Learning that correcting is a long process of "No, not this, THIS. No, not this, THIS." It is working through the problems, training out the old, destructive, shaping something new where the work of beautifying a heart, mind and soul takes place. The debri must be dealt with for the beautiful to emerge.

3. Everyone I know who has put up with building a home or remodeling gets sick of it eventually. This is taking so long! It doesn't seem like it will ever be finished! It is such a mess! This is driving me crazy!

And so, we can feel so guilty if we feel this way as mothers--wanting an escape, not enjoying the process, getting sick of the constant work, wondering if we are making progress at all. But this is a part of the building process, too. It is not wrong to "feel" these things. It is a part of the process, kind of like hitting the wall in a marathon.

So many times, I just wanted a break, and sometimes, though I was always committed to loving my children, I did not always like them or feel that motherly feeling of delight--far from it. And so, knowing that feelings don't determine whether the work gets finished or not is important. Sometimes my workers would not show up for a couple of days or take a break from the work for a holiday, rain, or just rest.

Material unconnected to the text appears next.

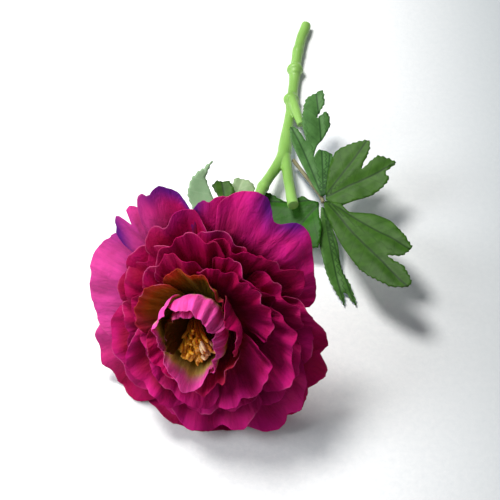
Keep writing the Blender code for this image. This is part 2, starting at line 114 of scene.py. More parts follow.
OPEN_TINTS = ((0.0, OLIVE), (0.2, RED), (0.5, PAINTED_SHADE_DARK), (0.71, DEEP), (0.87, MAGENTA), (1.0, MAGENTA))
RINGS = {
    "outer": petal_ring(
        (5.6, -6.4),
        28,
        (
            (0, 46, 0, -5),
            (30, 44, -3, -20),
            (51, 50, -3, -25),
            (85, 53, -3, -25),
            (105, 46, -3, -16),
            (125, 51, 0, -8),
            (145, 50, 0, -8),
            (190, 50, -1, -10),
            (228, 56, -1, -5),
            (270, 52, 7, 15),
            (300, 55, 1, 0),
            (330, 51, 0, -5),
        ),
        (
            (54, 40, 1.0, 0.27, 0.12),
            (98.5, 11.5, 0.93, 0.0, 0.02),
            (122.5, 12.5, 1.02, 0.2, 0.03),
            (141, 11, 1.0, 0.0, 0.10),
            (176, 32, 1.0, 0.0, 0.0),
            (222, 27, 1.0, 0.1, 0.04),
            (270, 31, 1.0, -0.2, 0.03),
            (312, 25, 1.0, 0.1, 0.05),
            (349, 23, 1.0, 0.0, 0.05),
        ),
        OPEN_TINTS,
        shear=1.4,
        ruffle=1.6,
        lip=0.0,
        curl=0.3,
        waves=(5, 9),
    ),
    "second": petal_ring(
        (5.4, -4.5),
        36,
        (
            (0, 43, 6, 24),
            (33, 40, 5, 14),
            (50, 36.5, 6, 22),
            (61, 34.5, 7, 28),
            (75, 33.5, 7.5, 32),
            (95, 36, 8, 30),
            (118, 38.5, 7, 24),
            (150, 40, 6, 10),
            (185, 38.5, 6, 10),
            (225, 45, 7, 18),
            (270, 47, 11.5, 34),
            (292, 48, 10.5, 36),
            (318, 48.5, 8, 32),
            (335, 46, 7, 28),
        ),
        (
            (46, 23, 1.00, 0, 0.05),
            (84, 25, 0.94, -0.3, 0.04),
            (120, 22, 1.03, 0.1, 0.05),
            (163, 29, 0.95, 0, 0.04),
            (215, 32, 1.00, 0.2, 0.05),
            (268, 31, 0.95, -0.1, 0.04),
            (318, 28, 1.04, 0, 0.05),
            (3, 25, 0.94, 0, 0.05),
        ),
        OPEN_TINTS,
        shear=1.2,
        ruffle=2.0,
        waves=(4, 9),
    ),
    "third": petal_ring(
        (5.1, -3.2),
        44,
        (
            (0, 38, 11.5, 44),
            (35, 32.5, 10, 34),
            (55, 31, 11, 42),
            (75, 31, 12, 48),
            (95, 33.5, 12, 44),
            (120, 35, 11, 30),
            (150, 34, 10, 18),
            (185, 33, 10, 18),
            (225, 39, 12, 30),
            (270, 42, 15.5, 42),
            (310, 43.5, 13.5, 46),
            (335, 42, 12, 46),
        ),
        (
            (30, 26, 1.00, 0.1, 0.05),
            (75, 27, 1.00, 0, 0.04),
            (124, 31, 0.93, -0.2, 0.05),
            (175, 31, 1.00, 0.1, 0.05),
            (230, 32, 0.93, 0, 0.04),
            (283, 31, 1.03, 0.1, 0.05),
            (334, 31, 0.95, 0, 0.05),
        ),
        OPEN_TINTS,
        waves=(5, 8),
        ruffle=2.0,
    ),
    "fourth": petal_ring(
        (4.8, -1.6),
        50,
        (
            (0, 33, 16, 60),
            (35, 28.5, 14.5, 48),
            (55, 27, 15, 54),
            (75, 28.5, 15.5, 58),
            (110, 30.5, 15, 48),
            (150, 28.5, 13.5, 34),
            (185, 27.5, 13, 34),
            (225, 33.5, 16, 42),
            (270, 37, 19, 52),
            (310, 38, 18, 58),
            (335, 37, 17, 62),
        ),
        (
            (58, 33, 0.98, 0, 0.05),
            (114, 33, 1.04, 0.2, 0.05),
            (172, 34, 0.90, 0, 0.05),
            (234, 34, 1.03, 0.1, 0.05),
            (292, 33, 0.94, -0.1, 0.05),
            (354, 34, 1.03, 0, 0.05),
        ),
        OPEN_TINTS,
        waves=(4, 7),
        ruffle=1.9,
    ),
    "fifth": petal_ring(
        (4.5, 0.0),
        54,
        (
            (0, 27, 20, 64),
            (20, 24.5, 18.5, 56),
            (45, 23, 18, 50),
            (68, 23.5, 17.5, 46),
            (90, 26, 17, 40),
            (120, 28, 17.5, 36),
            (150, 26.5, 16.5, 40),
            (180, 25, 16, 44),
            (205, 25, 17, 48),
            (240, 27.5, 19.5, 52),
            (275, 31, 22, 54),
            (300, 32, 21.5, 62),
            (335, 31, 20.5, 66),
        ),
        (
            (50, 52, 1.0, 0.5, 0.03),
            (132, 36, 1.0, 0.0, 0.04),
            (196, 36, 1.0, 0.1, 0.05),
            (256, 36, 1.0, 0.0, 0.05),
            (318, 37, 1.0, -0.2, 0.05),
        ),
        # The deep stop is painted shade where the petals lie over one another.
        ((0.0, OLIVE), (0.35, RED), (0.55, DEEP), (0.78, MAGENTA), (1.0, MAGENTA)),
        ruffle=1.5,
        waves=(3, 7),
    ),
    "sixth": petal_ring(
        (4.2, 1.6),
        56,
        (
            (0, 15, 28, 122),
            (40, 14.5, 29, 122),
            (70, 18, 27, 96),
            (92, 22.5, 22.5, 62),
            (120, 24, 20.5, 50),
            (150, 24.5, 19.5, 46),
            (180, 24.5, 19, 50),
            (205, 22.5, 19.5, 56),
            (240, 21.5, 22, 64),
            (273, 24.5, 22.5, 58),
            (307, 19.5, 26, 92),
            (335, 15.5, 27.5, 116),
        ),
        (
            (22, 42, 1.0, 0.1, 0.04),
            (98, 42, 1.0, 0.0, 0.04),
            (168, 37, 1.0, 0.0, 0.03),
            (232, 37, 1.0, 0.1, 0.04),
            (300, 43, 1.0, 0.0, 0.05),
        ),
        ((0.0, OLIVE), (0.76, OLIVE), (0.87, ORANGE), (0.95, RED), (1.0, SALMON)),
        shear=-0.9,
        ruffle=0.9,
        waves=(4, 7),
        fine=0.8,
        lip=0.8,
        curl=0.4,
    ),
    "bud": petal_ring(
        (3.9, 3.2),
        54,
        (
            (0, 7.5, 28, 140),
            (41, 7.5, 31, 140),
            (82, 11.5, 32, 138),
            (105, 13.5, 32, 134),
            (140, 13.5, 31, 124),
            (170, 13.5, 30.5, 108),
            (200, 13.5, 29.5, 98),
            (235, 16, 27.5, 80),
            (273, 22, 25, 46),
            (303, 14, 27, 88),
            (335, 9, 28, 124),
        ),
        (
            (85, 53, 1.0, 0.2, 0.03),
            (176, 48, 1.0, 0.0, 0.04),
            (265, 44, 1.0, 0.0, -0.05),
            (345, 50, 1.0, 0.0, 0.04),
        ),
        ((0.0, OLIVE), (0.66, OLIVE), (0.80, YELLOW), (0.87, BLUSH), (0.94, ROSE), (1.0, ROSE)),
        shear=0.95,
        ruffle=0.5,
        waves=(4, 7),
        fine=0.6,
        lip=0.0,
        curl=0.0,
    ),
    "heart": petal_ring(
        (3.6, 4.8),
        52,
        (
            (60, 7.5, 28.5, 122),
            (120, 9.5, 29, 126),
            (190, 11, 27.5, 104),
            (240, 12.5, 27, 98),
            (280, 12, 26, 98),
        ),
        (
            (125, 42, 1.0, 0.0, 0.05),
            (202, 32, 1.0, 0.0, 0.05),
        ),
        ((0.0, OLIVE), (0.35, OLIVE), (0.55, RED), (0.75, BRIGHT_DYE_AND_HIGHLIGHT), (1.0, ROSE)),
        shear=0.4,
        ruffle=0.3,
        waves=(3, 5),
        fine=0.5,
        lip=0.0,
        curl=0.0,
    ),
}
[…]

We need to have a break from all the work at times--go out with a friend! Go out alone! Go out somewhere fun with your husband--or even do something fun with your children. Too much work without a break makes Jack a dull boy--and so it is with you. This child shaping takes so much more time and emotional work than can all be tackled at once. Resting from stress and difficulty gives new perspective. But living in false guilt for feeling something that is perfectly normal only destroys and drains.